Frequently Asked Questions
What single metric should I lead with for each stakeholder?
- For the CMO: Lead with pipeline-influenced revenue from AI-assisted assets or growth in brand/category search volume.
- For the CFO: Lead with the fully-loaded cost-per-asset, demonstrating reduction while maintaining or improving quality scores.
- For Legal/Brand Safety: Lead with the percentage of assets passing pre-publish review on first submission or a measurable reduction in brand-voice issues.
- For the Writing Team: Lead with named-writer bylines retained on hero pieces and editor-hours redirected from cleanup to original reporting or strategic tasks.
How do I defend headcount when the CFO assumes AI means cuts?
Reframe the program as redeployment, not reduction, and quantify the leverage. Show specific editor-hours shifting from cleanup into higher-value activities like reporting, original interviews, or strategic content development. Highlight how AI enables a reduction in freelance and agency spend on commodity output, allowing those funds to be reinvested in strategic campaigns or talent development. If headcount cuts are not the plan, do not pitch them; instead, focus on how AI augments existing talent and drives greater strategic output.
What evidence does legal actually want to see?
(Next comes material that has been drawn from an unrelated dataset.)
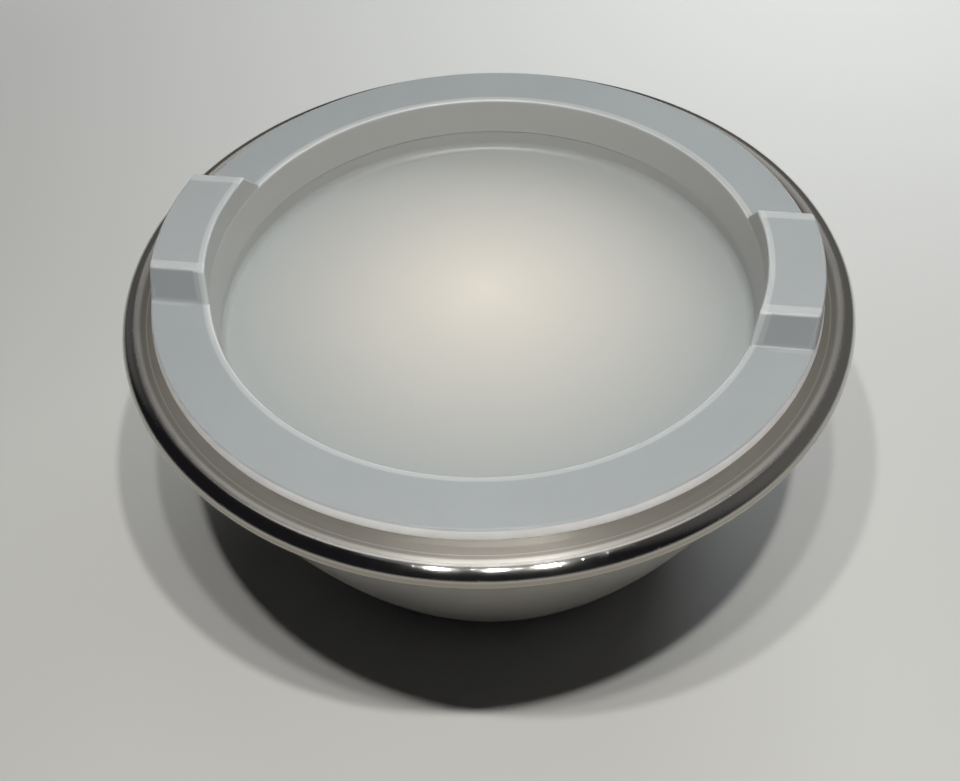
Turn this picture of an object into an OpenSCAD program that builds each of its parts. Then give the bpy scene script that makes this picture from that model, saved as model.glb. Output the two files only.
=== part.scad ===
// Double-walled steel bowl with a rolled rim, and a plug lid of frosted plastic with two ears.
// The origin is on the bowl's axis at the table, +Z is up, and the ears lie towards -X and +X.

/* [Bowl] */
// Outer diameter over the rolled rim
rim_d = 152; // [144:1:162]
// Height from the table to the top of the rolled rim
bowl_h = 67; // [58:1:80]
// Diameter at which the side would meet the table if its corner were sharp
base_d = 87; // [78:1:96]
// Radius of the side's gentle outward curve
side_r = 208; // [160:2:300]
// Thickness of both steel sheets
sheet_t = 0.8; // [0.6:0.1:1.0]
// Air space between the two shells
air_gap = 5; // [4:0.25:6]

/* [Rim and mouth] */
// Diameter of the rolled edge
bead_d = 5.2; // [4.8:0.2:6.4]
// How far round the rolled edge is curled under, past its lowest point, in degrees
curl_under = 20; // [0:5:30]
// Clearance between the two layers of the rolled edge
seam_gap = 0.1; // [0.05:0.05:0.2]
// Length of the satin slope inside the rolled edge
slope_l = 4.5; // [3:0.25:6]
// Fall of the slope, in degrees
slope_angle = 27; // [20:1:34]
// Fall of the ledge between the crease and the neck, in degrees
ledge_angle = 12; // [6:1:18]
// Depth of the bottom of the upright neck below the top of the rim
neck_depth = 9.6; // [9:0.2:12]

/* [Base] */
// Outside corner radius between the side and the foot
base_corner_r = 8; // [5:0.5:12]
// Width of the flat foot
foot_w = 5; // [3:0.5:7]
// Height of the base panel above the table
foot_rise = 2; // [1.6:0.2:3]
// Corner radius inside the bowl
floor_corner_r = 15; // [10:0.5:20]

/* [Lid] */
// Width of rim left uncovered outside the lid
lid_reveal = 6.7; // [6:0.1:8]
// Height of the lid's flat ring above the top of the rim
lid_rise = 3.6; // [3:0.1:5]
// Width of the lid's flat ring
ring_w = 12.2; // [11.6:0.2:14]
// Thickness of the moulding
lid_t = 1.8; // [1.4:0.1:2.2]
// Height of the ring's outer edge
edge_h = 2.6; // [2.2:0.1:3.2]
// How far the ring's outer edge flares out from top to bottom
edge_flare = 0.5; // [0:0.1:0.8]
// Depth of the sunk middle below the ring
recess_depth = 13.8; // [12:0.2:18]
// Depth of the step in the recess wall
step_depth = 8.5; // [6:0.25:10]
// How far the recess wall leans in by the step
wall_lean = 0.8; // [0:0.1:1.2]
// Width of the step
step_w = 0.6; // [0.3:0.1:0.8]
// Depth of the underside of the flange that holds the seal, below the top of the rim
plug_depth = 9.5; // [9:0.25:10.5]
// Clearance between the flange and the neck
plug_gap = 1.3; // [1.1:0.1:1.5]

/* [Ears] */
// Height of the ears above the flat ring
ear_h = 5.2; // [4:0.1:7]
// Length of each ear at its foot, from front to back
ear_l = 39; // [34:0.5:44]
// Run of the sloped ends of each ear, from foot to top
ear_run = 4.2; // [3:0.1:6]
// How far the ears' outer faces lean in from foot to top
ear_lean = 0.5; // [0:0.1:1.5]
// Radius of the ears' top edges
ear_edge_r = 0.6; // [0.4:0.1:1]
// Thickness of the ribs under the ears
rib_t = 1.5; // [1:0.1:2]

/* [Seal] */
// Thickness of the seal's collar on the ledge
collar_t = 1.6; // [1.2:0.1:2]
// Reach of the collar past the neck
collar_reach = 2.2; // [1.8:0.1:2.6]
// Reach of the two wiping lips past the seal's body
lip_reach = 1.9; // [1.4:0.1:2.4]
// Clearance between the seal and the steel
seal_gap = 0.3; // [0.2:0.05:0.4]
// Clearance between the seal and the lid
seat_gap = 0.05; // [0.02:0.01:0.1]

/* [Hidden] */
$fn = 144;

// Longest straight stretch, and largest turn in degrees, with which a curve of an outline is drawn
curve_step = 3;
turn_step = 9;
// Points of an outline that lie closer than this are one point
same_place = 0.001;
// How far a cutting shape runs past what it cuts
overrun = 1;

// Rolled edge: its centre, and the radii of the two layers
bead_r = bead_d / 2;
bead_c = [rim_d / 2 - bead_r, bowl_h - bead_r];
seam_r = bead_r - sheet_t - seam_gap;
seam_inner_r = seam_r - sheet_t;

// Circle of the side: it stands on the base diameter and runs into the rolled edge without a corner
base_pt = [base_d / 2, 0];
side_c = far_meeting(bead_c, side_r + seam_inner_r, base_pt, side_r);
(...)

Legal teams require robust evidence of control and auditability. This includes a documented review chain with named approvers for all AI-generated content, retained prompt and version logs in compliance with data retention policies, and quarterly sampled citation accuracy rates. They will also seek vendor agreements that include clear IP indemnification clauses and exclusions for sensitive training data. Essentially, all evidence should be translatable into clear controls and audit trails that demonstrate due diligence and risk mitigation.